I suppose we were confident. Imagine your fighting in plane like this, you get feeling pretty good. The people that were chosen to direct and pilot these planes were supposed to be the elite people of the Air Force, particularly the 509th Group under Tibbets.
I was discharged in the fall of 1945 or ‘46 on one of the Denver fields; I’ve forgotten which one. When I got out of the University of North Dakota I had two majors: one was social science and one was in journalism. I never took up journalism after that. Another guy and I, a farmer, flew a little plane out in a farm. We bought a small plane and flew it around. That was a lot of fun. I took people up and went down to the Twin Cities from Shells, North Dakota. Flew up to Rugby, which is supposed to be the center of the North American continent.

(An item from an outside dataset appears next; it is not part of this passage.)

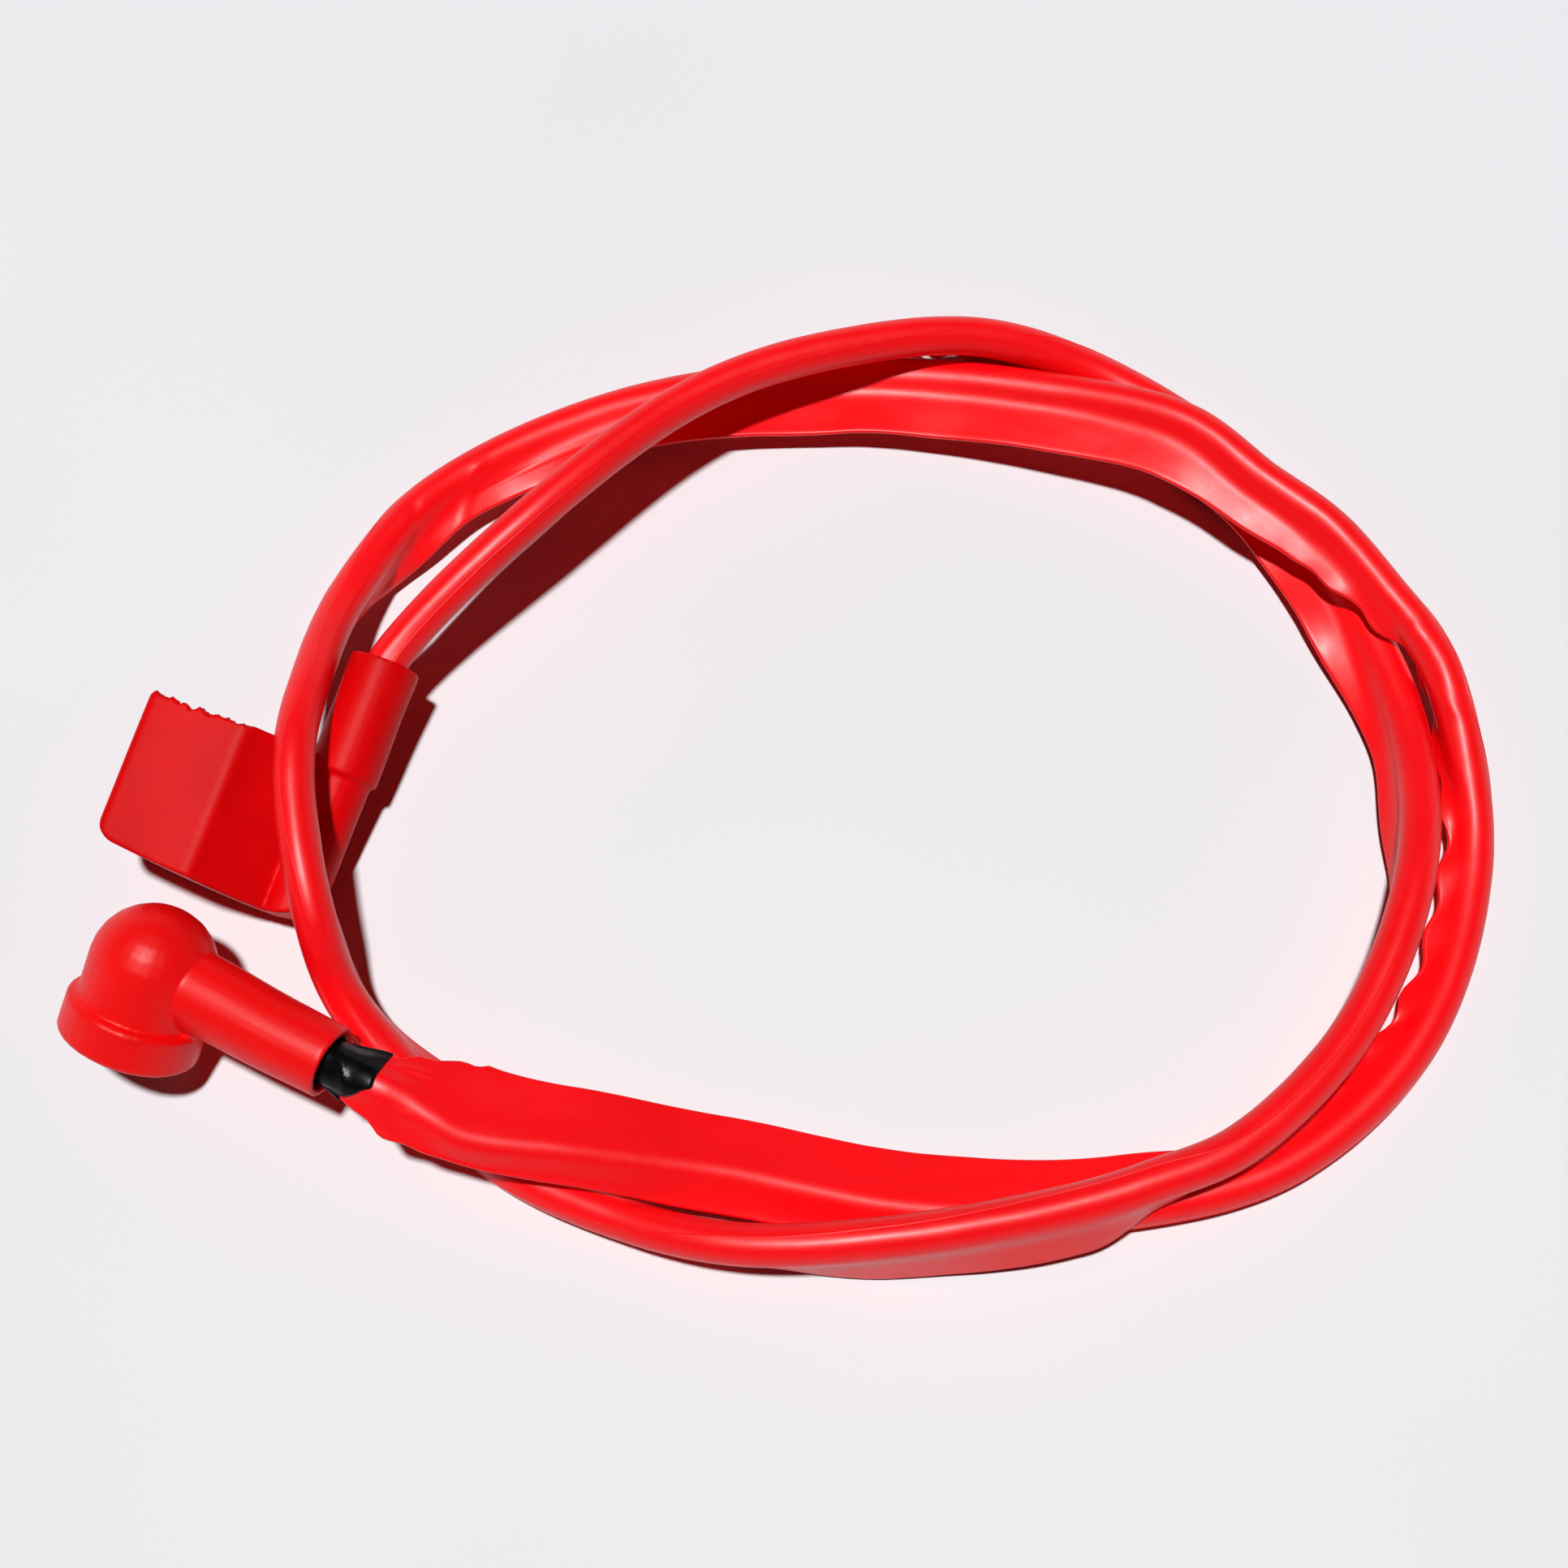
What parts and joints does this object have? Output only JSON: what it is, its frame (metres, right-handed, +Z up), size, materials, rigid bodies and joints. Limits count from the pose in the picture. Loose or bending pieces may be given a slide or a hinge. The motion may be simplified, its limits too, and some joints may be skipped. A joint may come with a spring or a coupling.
{
  "type": "battery cable",
  "caption": "Red sleeved battery lead in a loose loop, with a box-shaped terminal cover at one end and a taped, domed right-angle boot at the other.",
  "frame": {"origin": "middle of the footprint, on the surface that the cable lies on", "axes": "+Z up from the surface; +X along the loop's longer way, away from the cover and the boot; +Y across the loop, towards the cover's side"},
  "size_m": [0.2261, 0.1615, 0.0267],
  "materials": {
    "sleeve_vinyl": "glossy soft vinyl sleeve, creased",
    "insulation_vinyl": "plain wire insulation, hidden by the sleeve",
    "copper": "bright stranded copper",
    "tape_vinyl": "shiny black electrical tape",
    "cover_vinyl": "satin dip-moulded vinyl",
    "tinned_lug": "tinned copper",
    "boot_vinyl": "satin moulded vinyl"
  },
  "bodies": {
    "root": {"sleeve": "sleeve_vinyl", "wire_insulation": "insulation_vinyl", "copper_conductor": "copper", "tape_band": "tape_vinyl", "terminal_cover": "cover_vinyl", "battery_terminal": "tinned_lug", "elbow_boot": "boot_vinyl", "starter_terminal": "tinned_lug"}
  },
  "joints": []
}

I didn’t like the military so much, but the flying was great and the camaraderie of the crew and all the other crews was great. The flight crew got along very well together. My co-pilot, radar operator, and myself remained close friends and visited with each other over the years since WWII. Now only the co-pilot and myself are living and we keep in contact. The radar operator passed away just over a year ago. Other crewmembers and I exchanged Christmas cards until they passed away in recent years. Whenever we got together it was immediately the close friendship and camaraderie again that we had in WWII. We had a mutual respect and liking for each other and we had shared intense experiences in flying the B29 together. All those guys were heroes of course, flying that far and dropping those bombs over enemy territory.
I volunteered out here at the Pima Air and Space Museum for about a year. Then I quit. There was one woman that was from North Carolina came over and I explained to her what we did. She wanted my picture, so she took it she said, “I’m sure glad that we had heroes like you.” You don’t get that expression very often.